Nicole Fritz, CEO of the Helen Suzman Foundation (HSF), says the Zimbabwean Exemption Permit (ZEP) has prevailed for well over a decade, meaning that permit-holders have built lives, families and careers and contributed to SA’s economy.

The November announcement of the ZEP termination, which affects about 178,000 Zimbabweans working and studying in SA, came with little notification and no public consultation.

“At present, ZEP holders must have obtained other forms of residency authorisation — in most cases an almost impossible requirement — by December 31 or leave SA,” said the foundation.

“They will be put to a desperate choice: to remain in SA as undocumented migrants with all the vulnerability that attaches to such status, or return to a Zimbabwe that, to all intents and purposes, is unchanged from the country they fled.”

The foundation added there are thousands of children who had been born in SA to ZEP holders during this time who had never visited their parents’ country of origin.

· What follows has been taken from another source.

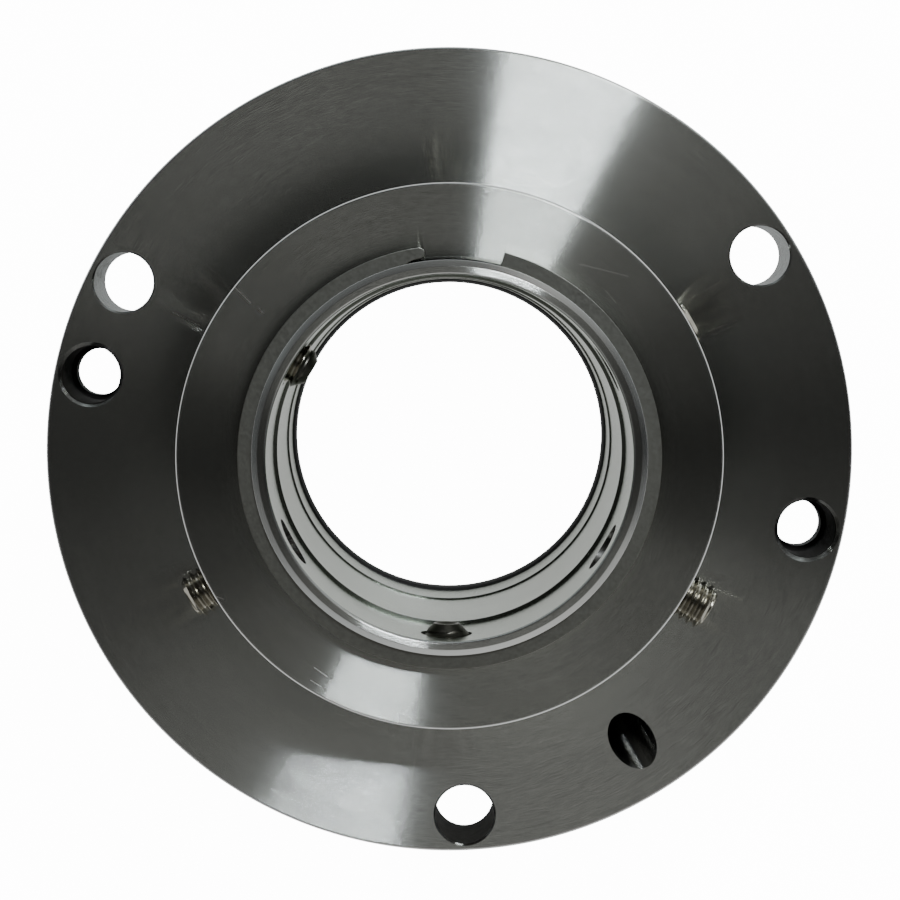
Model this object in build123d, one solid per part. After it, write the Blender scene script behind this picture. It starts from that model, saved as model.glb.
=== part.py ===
from build123d import *

import math
import os

# Cartridge mechanical seal for a stepped pump shaft.
#
# The seal's axis is Z and it stands on the inboard end of its sleeve, at z = 0.
# +Z points outboard, away from the pump. Angles are counter-clockwise from +X.
# All sizes are in millimetres.

# ---------------------------------------------------------------- shaft sleeve
shaft_bore_radius = 30.19  # main bore, over the shaft's full diameter
shaft_step = 0.34  # the inboard stretch of the bore is this much smaller all round
shaft_relief = 0.62  # the outboard stretch, where set screws mark the shaft, is wider
sleeve_wall = 3.11  # over the main bore
pilot_bore_length = 20.0
main_bore_length = 29.0
sleeve_end_chamfer = 1.1
bore_mouth_chamfer = 0.35
sleeve_lip_length = 1.4  # outboard of the retaining ring's groove
tail_length = 15.0  # the plain stretch inboard of the sleeve's head
tail_wall = 2.7  # how far the tail stands past the sleeve's outer diameter
tail_chamfer = 1.0
head_overhang = 0.5  # of the sleeve's head past the mating ring
head_thickness = 7.0
head_chamfer = 1.0
screw_window_clearance = 0.43  # round a set screw, in the sleeve's wall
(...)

“It is not the position of the HSF that those migrants who are in SA unlawfully should be entitled to remain, nor that the ZEP must continue in perpetuity.

“Rather, our position is that those who have scrupulously observed SA’s laws to live and work here under the ZEP cannot have such permits terminated without fair process, good reason and a meaningful opportunity to regularise their status.

“It is what our constitutional order demands.”